**Exercise description:** Every entry below must appear again, exactly as written.

**Data excerpts:**
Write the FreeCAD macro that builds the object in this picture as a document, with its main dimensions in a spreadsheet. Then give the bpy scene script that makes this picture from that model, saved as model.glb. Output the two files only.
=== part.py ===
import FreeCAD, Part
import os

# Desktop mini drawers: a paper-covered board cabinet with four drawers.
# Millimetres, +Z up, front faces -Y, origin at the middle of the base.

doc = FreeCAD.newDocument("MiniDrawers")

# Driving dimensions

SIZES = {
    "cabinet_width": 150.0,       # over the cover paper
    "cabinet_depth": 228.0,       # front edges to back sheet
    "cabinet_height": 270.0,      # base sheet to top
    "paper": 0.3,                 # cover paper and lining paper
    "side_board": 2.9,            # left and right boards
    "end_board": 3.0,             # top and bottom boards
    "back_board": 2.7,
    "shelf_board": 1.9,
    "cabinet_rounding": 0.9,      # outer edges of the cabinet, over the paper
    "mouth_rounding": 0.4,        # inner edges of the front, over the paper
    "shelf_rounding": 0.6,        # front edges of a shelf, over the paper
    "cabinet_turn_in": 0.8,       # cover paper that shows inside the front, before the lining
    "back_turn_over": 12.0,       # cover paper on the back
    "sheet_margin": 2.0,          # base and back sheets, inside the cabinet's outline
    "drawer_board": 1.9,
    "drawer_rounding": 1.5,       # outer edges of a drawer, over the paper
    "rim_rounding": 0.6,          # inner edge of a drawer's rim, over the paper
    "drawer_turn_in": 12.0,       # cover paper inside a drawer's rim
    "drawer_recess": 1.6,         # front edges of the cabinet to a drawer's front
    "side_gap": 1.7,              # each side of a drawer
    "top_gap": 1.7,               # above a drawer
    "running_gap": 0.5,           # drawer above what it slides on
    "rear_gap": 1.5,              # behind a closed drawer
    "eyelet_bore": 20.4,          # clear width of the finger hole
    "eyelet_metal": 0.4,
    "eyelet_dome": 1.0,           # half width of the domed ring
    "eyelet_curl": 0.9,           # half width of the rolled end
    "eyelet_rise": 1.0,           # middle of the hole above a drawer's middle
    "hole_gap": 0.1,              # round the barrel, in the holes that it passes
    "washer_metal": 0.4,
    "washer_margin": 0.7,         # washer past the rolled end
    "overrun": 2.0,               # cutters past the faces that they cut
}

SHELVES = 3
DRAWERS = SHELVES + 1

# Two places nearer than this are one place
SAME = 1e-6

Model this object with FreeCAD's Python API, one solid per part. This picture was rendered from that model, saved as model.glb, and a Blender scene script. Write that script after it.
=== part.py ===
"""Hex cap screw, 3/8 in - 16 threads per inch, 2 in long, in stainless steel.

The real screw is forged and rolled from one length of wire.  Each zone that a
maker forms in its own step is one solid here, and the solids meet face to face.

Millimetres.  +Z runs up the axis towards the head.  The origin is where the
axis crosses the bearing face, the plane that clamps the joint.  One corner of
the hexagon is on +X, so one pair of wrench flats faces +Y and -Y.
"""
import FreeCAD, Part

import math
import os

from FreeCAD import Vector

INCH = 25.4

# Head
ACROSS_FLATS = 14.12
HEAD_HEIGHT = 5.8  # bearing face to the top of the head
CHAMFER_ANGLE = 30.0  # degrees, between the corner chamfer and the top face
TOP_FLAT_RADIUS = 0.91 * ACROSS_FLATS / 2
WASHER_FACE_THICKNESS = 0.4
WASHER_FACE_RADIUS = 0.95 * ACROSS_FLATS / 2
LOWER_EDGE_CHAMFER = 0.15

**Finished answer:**
Write the FreeCAD macro that builds the object in this picture as a document, with its main dimensions in a spreadsheet. Then give the bpy scene script that makes this picture from that model, saved as model.glb. Output the two files only.
=== part.py ===
import FreeCAD, Part
import os

# Desktop mini drawers: a paper-covered board cabinet with four drawers.
# Millimetres, +Z up, front faces -Y, origin at the middle of the base.

doc = FreeCAD.newDocument("MiniDrawers")

# Driving dimensions

SIZES = {
    "cabinet_width": 150.0,       # over the cover paper
    "cabinet_depth": 228.0,       # front edges to back sheet
    "cabinet_height": 270.0,      # base sheet to top
    "paper": 0.3,                 # cover paper and lining paper
    "side_board": 2.9,            # left and right boards
    "end_board": 3.0,             # top and bottom boards
    "back_board": 2.7,
    "shelf_board": 1.9,
    "cabinet_rounding": 0.9,      # outer edges of the cabinet, over the paper
    "mouth_rounding": 0.4,        # inner edges of the front, over the paper
    "shelf_rounding": 0.6,        # front edges of a shelf, over the paper
    "cabinet_turn_in": 0.8,       # cover paper that shows inside the front, before the lining
    "back_turn_over": 12.0,       # cover paper on the back
    "sheet_margin": 2.0,          # base and back sheets, inside the cabinet's outline
    "drawer_board": 1.9,
    "drawer_rounding": 1.5,       # outer edges of a drawer, over the paper
    "rim_rounding": 0.6,          # inner edge of a drawer's rim, over the paper
    "drawer_turn_in": 12.0,       # cover paper inside a drawer's rim
    "drawer_recess": 1.6,         # front edges of the cabinet to a drawer's front
    "side_gap": 1.7,              # each side of a drawer
    "top_gap": 1.7,               # above a drawer
    "running_gap": 0.5,           # drawer above what it slides on
    "rear_gap": 1.5,              # behind a closed drawer
    "eyelet_bore": 20.4,          # clear width of the finger hole
    "eyelet_metal": 0.4,
    "eyelet_dome": 1.0,           # half width of the domed ring
    "eyelet_curl": 0.9,           # half width of the rolled end
    "eyelet_rise": 1.0,           # middle of the hole above a drawer's middle
    "hole_gap": 0.1,              # round the barrel, in the holes that it passes
    "washer_metal": 0.4,
    "washer_margin": 0.7,         # washer past the rolled end
    "overrun": 2.0,               # cutters past the faces that they cut
}

SHELVES = 3
DRAWERS = SHELVES + 1

# Two places nearer than this are one place
SAME = 1e-6

Model this object with FreeCAD's Python API, one solid per part. This picture was rendered from that model, saved as model.glb, and a Blender scene script. Write that script after it.
=== part.py ===
"""Hex cap screw, 3/8 in - 16 threads per inch, 2 in long, in stainless steel.

The real screw is forged and rolled from one length of wire.  Each zone that a
maker forms in its own step is one solid here, and the solids meet face to face.

Millimetres.  +Z runs up the axis towards the head.  The origin is where the
axis crosses the bearing face, the plane that clamps the joint.  One corner of
the hexagon is on +X, so one pair of wrench flats faces +Y and -Y.
"""
import FreeCAD, Part

import math
import os

from FreeCAD import Vector

INCH = 25.4

# Head
ACROSS_FLATS = 14.12
HEAD_HEIGHT = 5.8  # bearing face to the top of the head
CHAMFER_ANGLE = 30.0  # degrees, between the corner chamfer and the top face
TOP_FLAT_RADIUS = 0.91 * ACROSS_FLATS / 2
WASHER_FACE_THICKNESS = 0.4
WASHER_FACE_RADIUS = 0.95 * ACROSS_FLATS / 2
LOWER_EDGE_CHAMFER = 0.15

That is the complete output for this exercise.